In the development of scientific understanding of symbols and semiotics, the two functions, understanding the language and understanding the world, have often been perceived as identical. This tendency was strengthened by considering logical rules to be the mechanism of both, language and cognition. According to Russell [89], language is equivalent to axiomatic logic, “[a word-name] merely to indicate what we are speaking about; [it] is no part of the fact asserted … it is merely part of the symbolism by which we express our thought.” Hilbert [37] was sure that his logical theory also describes mechanisms of the mind, “The fundamental idea of my proof theory is none other than to describe the activity of our understanding, to make a protocol of the rules according to which our thinking actually proceeds.” Similarly, logical positivism centered on “the elimination of metaphysics through the logical analysis of language”—according to Carnap [90] logic was sufficient for the analysis of language. As discussed in section 2.2, this belief in logic is related to functioning of human mind, which is conscious about the final states of DL processes and PSS simulators; these final states are perceived by our minds as approximately logical amodal symbols. Therefore we identify amodal symbols with these final static logical states, signs.

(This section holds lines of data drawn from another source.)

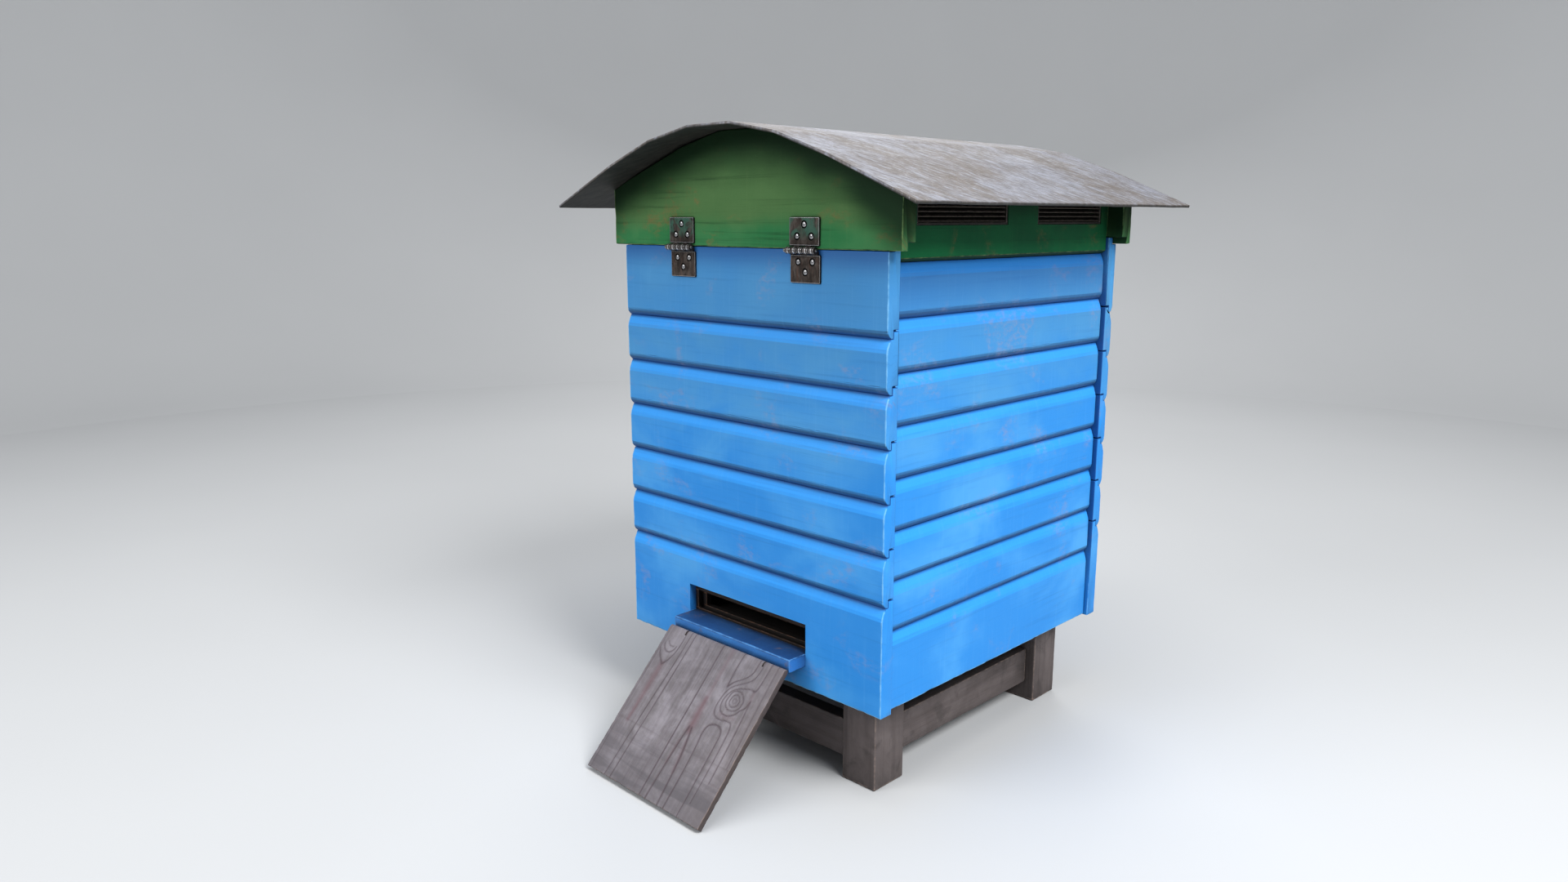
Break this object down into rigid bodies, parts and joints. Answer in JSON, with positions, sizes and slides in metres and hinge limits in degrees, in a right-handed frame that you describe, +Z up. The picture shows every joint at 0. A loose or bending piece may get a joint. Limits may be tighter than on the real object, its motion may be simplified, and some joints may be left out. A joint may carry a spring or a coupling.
{
  "type": "beehive",
  "caption": "Shiplap-clad beehive on a four-legged stand, with a hinged gabled roof under a bent sheet, frames and a crown board inside, an entrance shelf and a folding ramp.",
  "frame": {"origin": "on the ground, under the middle of the footprint that runs from the ramp's tip to the roof's rear edge", "axes": "+Z up, front of the hive towards -Y, +X to the right seen from the front"},
  "size_m": [0.6288, 0.7484, 0.8245],
  "materials": {
    "blue_painted_wood": "weathered satin paint on shiplap boards, pale at the worn edges",
    "green_painted_wood": "weathered satin paint with faint orange patches",
    "stand_wood": "dark weathered timber",
    "ramp_wood": "grey weathered plank with strong grain and knots",
    "roof_sheet_metal": "dull, streaked with brown and white weathering",
    "vent_metal": "dark brown paint",
    "hinge_steel": "rust-browned steel with worn bright edges",
    "entrance_wood": "dark stained wood",
    "bare_pine": "unpainted pine, darkened by use",
    "frame_pine": "pine bars round drawn comb"
  },
  "bodies": {
    "hive_body": {"front_board_1": "blue_painted_wood", "front_board_2": "blue_painted_wood", "front_board_3": "blue_painted_wood", "front_board_4": "blue_painted_wood", "front_board_5": "blue_painted_wood", "front_board_6": "blue_painted_wood", "front_board_7": "blue_painted_wood", "rear_board_1": "blue_painted_wood", "rear_board_2": "blue_painted_wood", "rear_board_3": "blue_painted_wood", "rear_board_4": "blue_painted_wood", "rear_board_5": "blue_painted_wood", "rear_board_6": "blue_painted_wood", "rear_board_7": "blue_painted_wood", "left_side_panel": "blue_painted_wood", "right_side_panel": "blue_painted_wood", "corner_post_front_left": "bare_pine", "corner_post_front_right": "bare_pine", "corner_post_rear_left": "bare_pine", "corner_post_rear_right": "bare_pine", "floor_board": "bare_pine", "frame_01": "frame_pine", "frame_02": "frame_pine", "frame_03": "frame_pine", "frame_04": "frame_pine", "frame_05": "frame_pine", "frame_06": "frame_pine", "frame_07": "frame_pine", "frame_08": "frame_pine", "frame_09": "frame_pine", "frame_10": "frame_pine", "entrance_frame": "entrance_wood", "landing_shelf": "blue_painted_wood", "ramp_hinge_rod": "hinge_steel", "ramp_hinge_bracket": "hinge_steel", "stand_leg_front_left": "stand_wood", "stand_leg_front_right": "stand_wood", "stand_leg_rear_left": "stand_wood", "stand_leg_rear_right": "stand_wood", "stand_rail_front": "stand_wood", "stand_rail_rear": "stand_wood", "stand_rail_left": "stand_wood", "stand_rail_right": "stand_wood", "hinge_left_body_leaf": "hinge_steel", "hinge_left_pin": "hinge_steel", "hinge_right_body_leaf": "hinge_steel", "hinge_right_pin": "hinge_steel"},
    "roof": {"roof_sheet": "roof_sheet_metal", "gable_front": "green_painted_wood", "gable_rear": "green_painted_wood", "roof_side_left": "green_painted_wood", "vent_grille_left_front": "vent_metal", "vent_grille_left_rear": "vent_metal", "roof_side_right": "green_painted_wood", "vent_grille_right_front": "vent_metal", "vent_grille_right_rear": "vent_metal", "hinge_left_roof_leaf": "hinge_steel", "hinge_right_roof_leaf": "hinge_steel"},
    "ramp": {"landing_ramp": "ramp_wood"},
    "crown": {"crown_board": "bare_pine"}
  },
  "joints": [
    {"name": "roof_hinge", "type": "hinge", "parent": "hive_body", "child": "roof", "pos_m": [0, -0.19734, 0.6766], "axis": [1, 0, 0], "range_deg": [0, 140]},
    {"name": "ramp_hinge", "type": "hinge", "parent": "hive_body", "child": "ramp", "pos_m": [0, -0.22564, 0.157], "axis": [-1, 0, 0], "range_deg": [0, 142]},
    {"name": "crown_lift", "type": "slide", "parent": "hive_body", "child": "crown", "axis": [0, 0, 1], "range_m": [0, 0.04]}
  ]
}
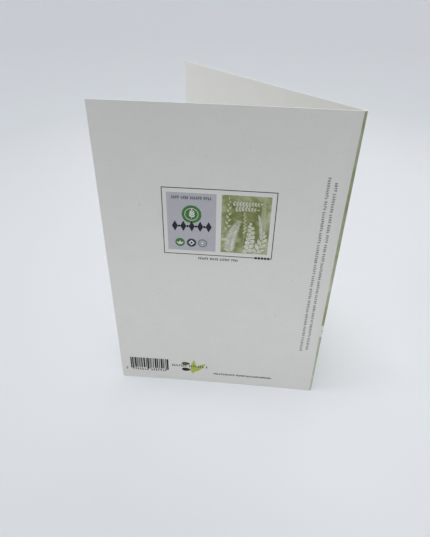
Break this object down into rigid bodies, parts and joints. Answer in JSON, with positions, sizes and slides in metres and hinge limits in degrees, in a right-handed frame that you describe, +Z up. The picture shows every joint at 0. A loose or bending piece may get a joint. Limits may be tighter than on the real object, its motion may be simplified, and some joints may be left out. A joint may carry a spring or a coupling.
{
  "type": "greeting card",
  "caption": "Folded greeting card of uncoated board, standing open on its cut edges, with a scored fold, gently bowed panels, a green printed front and small marks on the plain back.",
  "frame": {"origin": "centre of the footprint's bounding box, on the surface the card stands on", "axes": "+Z up along the fold, +X towards the fold, +Y towards the front panel; the card opens towards -X and is symmetric about the plane Y = 0"},
  "size_m": [0.1088, 0.0862, 0.17],
  "materials": {
    "board": "matte",
    "front_print": "matte",
    "panel_print": "matte",
    "dark_print": "matte"
  },
  "bodies": {
    "root": {"card": "board"}
  },
  "joints": []
}
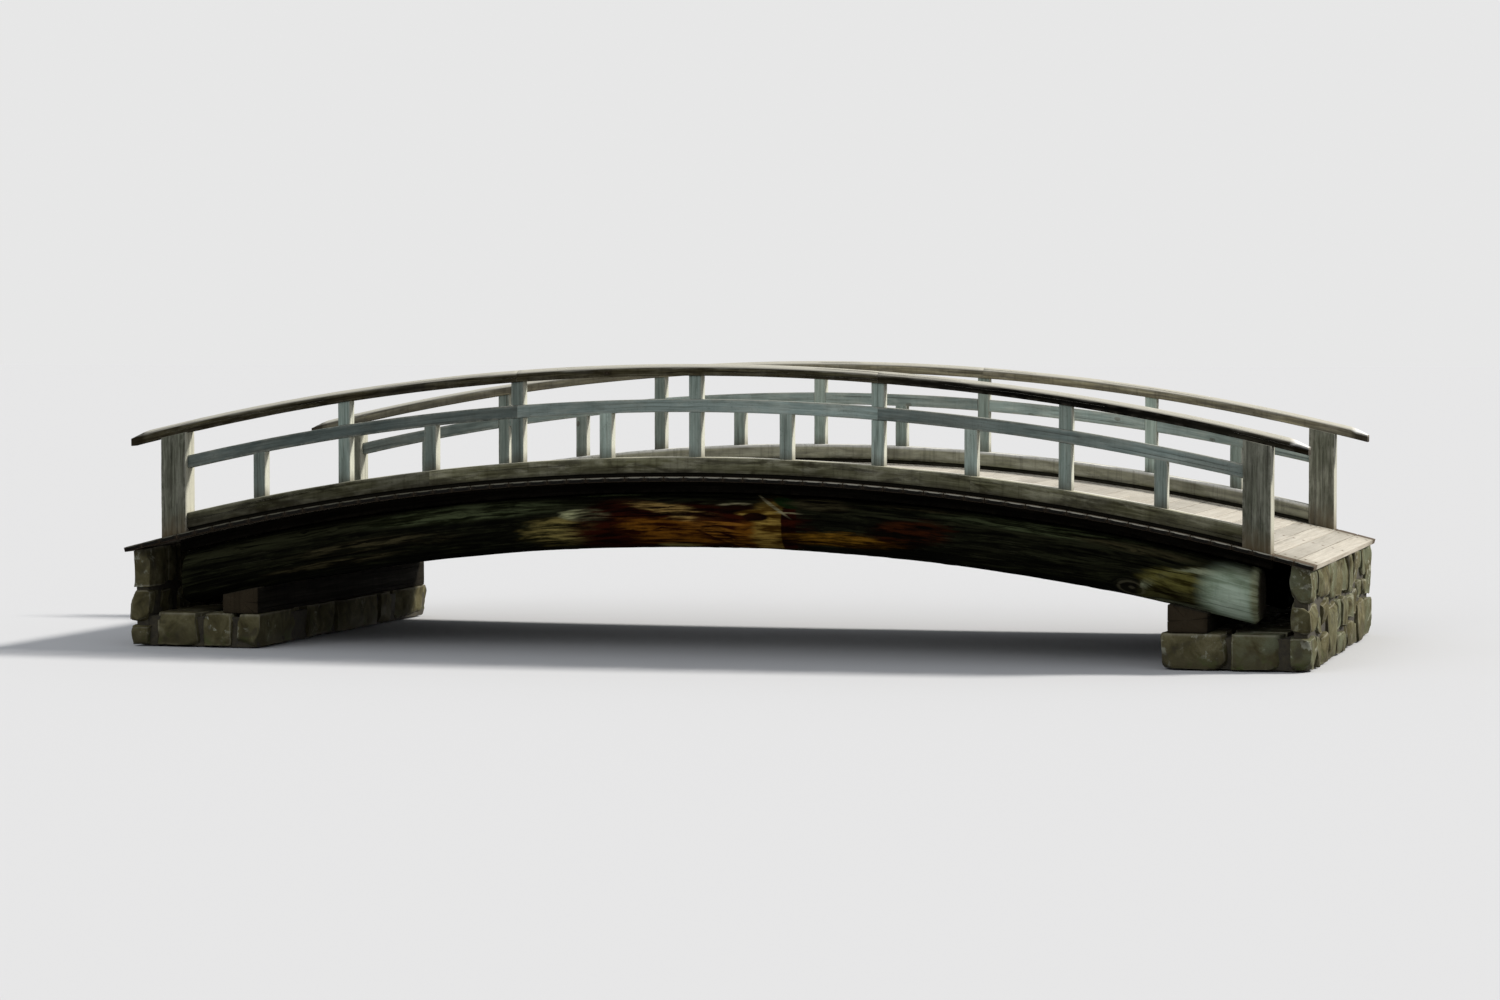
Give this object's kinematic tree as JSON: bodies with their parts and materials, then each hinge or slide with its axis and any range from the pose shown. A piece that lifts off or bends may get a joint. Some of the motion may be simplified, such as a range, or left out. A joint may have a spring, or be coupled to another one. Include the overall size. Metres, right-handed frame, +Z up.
{
  "type": "moon bridge",
  "caption": "Arched timber garden footbridge with log girders, a curved board deck, post-and-rail railings and stone abutments.",
  "frame": {"origin": "on the water level, at mid-span and midway between the railings, at the bottom centre of the part", "axes": "+X along the bridge, +Y across it away from the picture's camera, +Z up"},
  "size_m": [9.24, 3.9, 2.209],
  "materials": {
    "stone": "rough dressed stone, damp at the foot",
    "beam_wood": "dark aged timber",
    "log_wood": "stripped log, weathered and stained",
    "board_wood": "sun-bleached boards",
    "weathered_wood": "grey-brown weathered timber",
    "rail_wood": "brown weathered timber"
  },
  "bodies": {
    "root": {"left_abutment": "stone", "right_abutment": "stone", "left_sill": "beam_wood", "right_sill": "beam_wood", "front_girder": "log_wood", "middle_girder": "log_wood", "back_girder": "log_wood", "front_joist": "beam_wood", "middle_joist": "beam_wood", "back_joist": "beam_wood", "deck": "board_wood", "front_kerb": "weathered_wood", "back_kerb": "weathered_wood", "front_left_end_post": "weathered_wood", "front_right_end_post": "weathered_wood", "back_left_end_post": "weathered_wood", "back_right_end_post": "weathered_wood", "front_tall_post_1": "weathered_wood", "front_tall_post_2": "weathered_wood", "front_tall_post_3": "weathered_wood", "front_tall_post_4": "weathered_wood", "front_tall_post_5": "weathered_wood", "back_tall_post_1": "weathered_wood", "back_tall_post_2": "weathered_wood", "back_tall_post_3": "weathered_wood", "back_tall_post_4": "weathered_wood", "back_tall_post_5": "weathered_wood", "front_short_post_1": "weathered_wood", "front_short_post_2": "weathered_wood", "front_short_post_3": "weathered_wood", "front_short_post_4": "weathered_wood", "front_short_post_5": "weathered_wood", "front_short_post_6": "weathered_wood", "back_short_post_1": "weathered_wood", "back_short_post_2": "weathered_wood", "back_short_post_3": "weathered_wood", "back_short_post_4": "weathered_wood", "back_short_post_5": "weathered_wood", "back_short_post_6": "weathered_wood", "front_mid_rail": "weathered_wood", "back_mid_rail": "weathered_wood", "front_top_rail": "rail_wood", "back_top_rail": "rail_wood"}
  },
  "joints": []
}
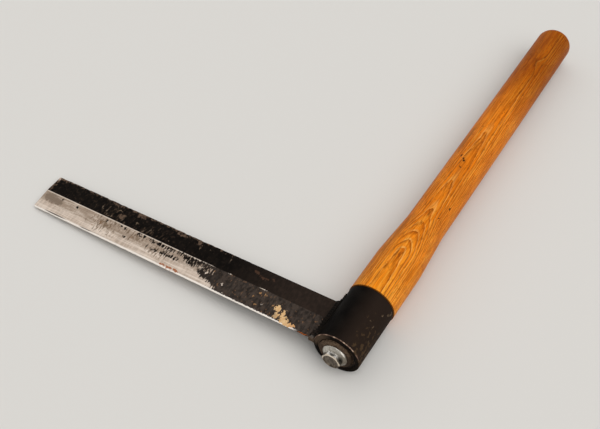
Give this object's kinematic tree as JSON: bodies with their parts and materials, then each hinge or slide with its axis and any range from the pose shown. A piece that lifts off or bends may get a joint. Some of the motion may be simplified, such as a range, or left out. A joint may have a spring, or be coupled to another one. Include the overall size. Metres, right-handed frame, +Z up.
{
  "type": "froe",
  "caption": "Splitting froe: straight double-bevelled blade welded to a tube socket, with a turned wooden handle drawn into the socket by a lag screw.",
  "frame": {"origin": "on the floor under the middle of the tool's bounding box, with the tool lying on its side", "axes": "+Y along the handle to its free end, -X out along the blade to its tip, +Z up from the floor"},
  "size_m": [0.3472, 0.467, 0.0417],
  "materials": {
    "blade_steel": "satin",
    "black_steel": "satin",
    "varnished_ash": "satin",
    "rusted_steel": "matte",
    "zinc_plate": "satin"
  },
  "bodies": {
    "root": {"blade": "blade_steel", "blade_weld": "black_steel", "socket": "black_steel", "base_plate": "black_steel", "base_weld": "black_steel", "handle": "varnished_ash", "washer": "rusted_steel", "lag_screw": "zinc_plate"}
  },
  "joints": []
}
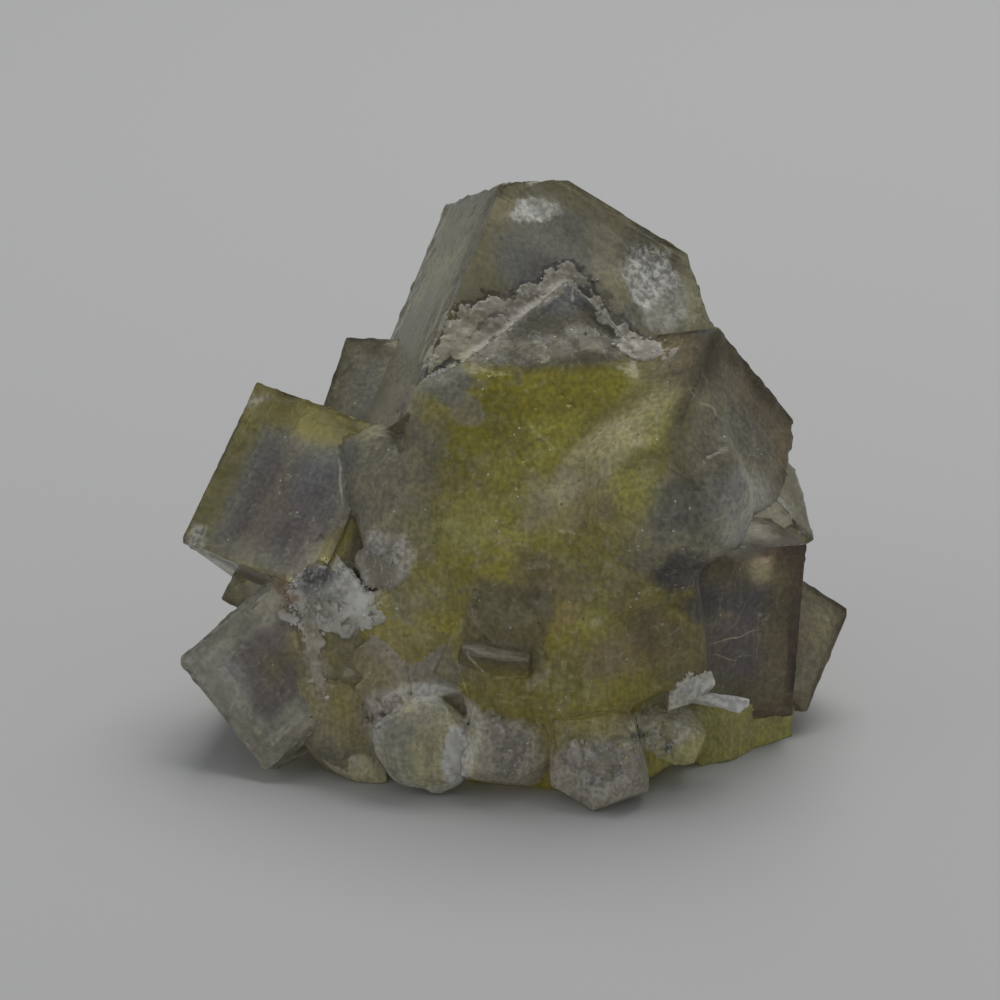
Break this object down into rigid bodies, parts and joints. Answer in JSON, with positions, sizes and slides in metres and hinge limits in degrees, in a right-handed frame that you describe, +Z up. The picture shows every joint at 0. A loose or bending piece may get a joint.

DL and PSS explain how the mind constructs symbols, which have psychological values and are not reducible to arbitrary logical amodal signs, yet are intimately related to them. In section 3 we have considered objects as learned and fixed. This way of modeling objects indeed is amenable to interpreting them as amodal symbols-signs. Yet, we have to remember that these are but final states of previous simulator processes, perceptual symbols. Every perceptual symbol-simulator has a finite dynamic life, and then it becomes a static symbol-sign. It could be stored in memory, or participate in initiating new dynamical perceptual symbols-simulators. This infinite ongoing dynamics of the mind-brain ties together static signs and dynamic symbols. It grounds symbol processes in perceptual signals that originate them; in turn, when symbol-processes reach their finite static states-signs, these become perceptually grounded in symbols that created them. We become consciously aware of static sign-states, express them in language and operate with them logically. Then, outside of the mind-brain dynamics, they could be transformed into amodal logical signs, like marks on a paper. Dynamic processes—symbols-simulators are usually not available to consciousness. These PSS processes involving static and dynamic states are mathematically modeled by DL in section 3 and further discussed in section 4.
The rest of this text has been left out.